For most of his life, James harboured ambitions for success as a playwright. He converted his novel The American into a play that enjoyed modest returns in the early 1890s. In all, he wrote about a dozen plays, most of which went unproduced. His costume drama Guy Domville failed disastrously on its opening night in 1895. James then largely abandoned his efforts to conquer the stage and returned to his fiction. In his Notebooks, he maintained that his theatrical experiment benefited his novels and tales by helping him dramatise his characters' thoughts and emotions. James produced a small amount of theatrical criticism, including appreciations of Henrik Ibsen.[89][nb 6]

With his wide-ranging artistic interests, James occasionally wrote on the visual arts. He wrote a favourable assessment of fellow expatriate John Singer Sargent, a painter whose critical status has improved markedly since the mid twentieth century. James also wrote sometimes charming, sometimes brooding articles about various places where he visited and lived. His books of travel writing include Italian Hours (an example of the charming approach) and The American Scene (on the brooding side).

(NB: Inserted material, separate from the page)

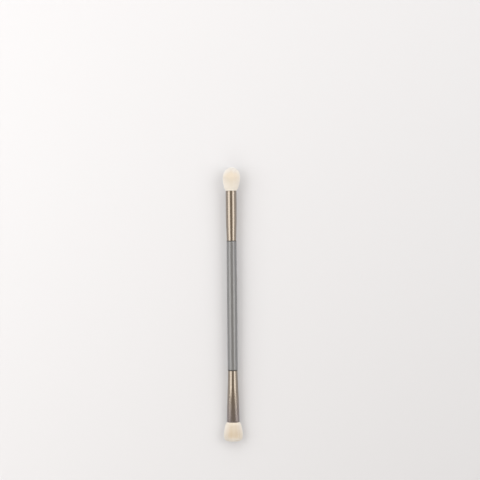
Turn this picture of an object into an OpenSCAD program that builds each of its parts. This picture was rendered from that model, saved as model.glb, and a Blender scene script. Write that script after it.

James was one of the great letter-writers of any era. More than 10,000 of his personal letters are extant, and over 3,000 have been published in a large number of collections. A complete edition of James's letters began publication in 2006, edited by Pierre Walker and Greg Zacharias. As of 2014, eight volumes have been published, covering from 1855 to 1880.[90] James's correspondents included contemporaries such as Robert Louis Stevenson, Edith Wharton, and Joseph Conrad, along with many others in his wide circle of friends and acquaintances. The content of the letters range from trivialities to serious discussions of artistic, social, and personal issues.[91]

Very late in life, James began a series of autobiographical works: A Small Boy and Others, Notes of a Son and Brother, and the unfinished The Middle Years. These books portray the development of a classic observer who was passionately interested in artistic creation but was somewhat reticent about participating fully in the life around him.[46]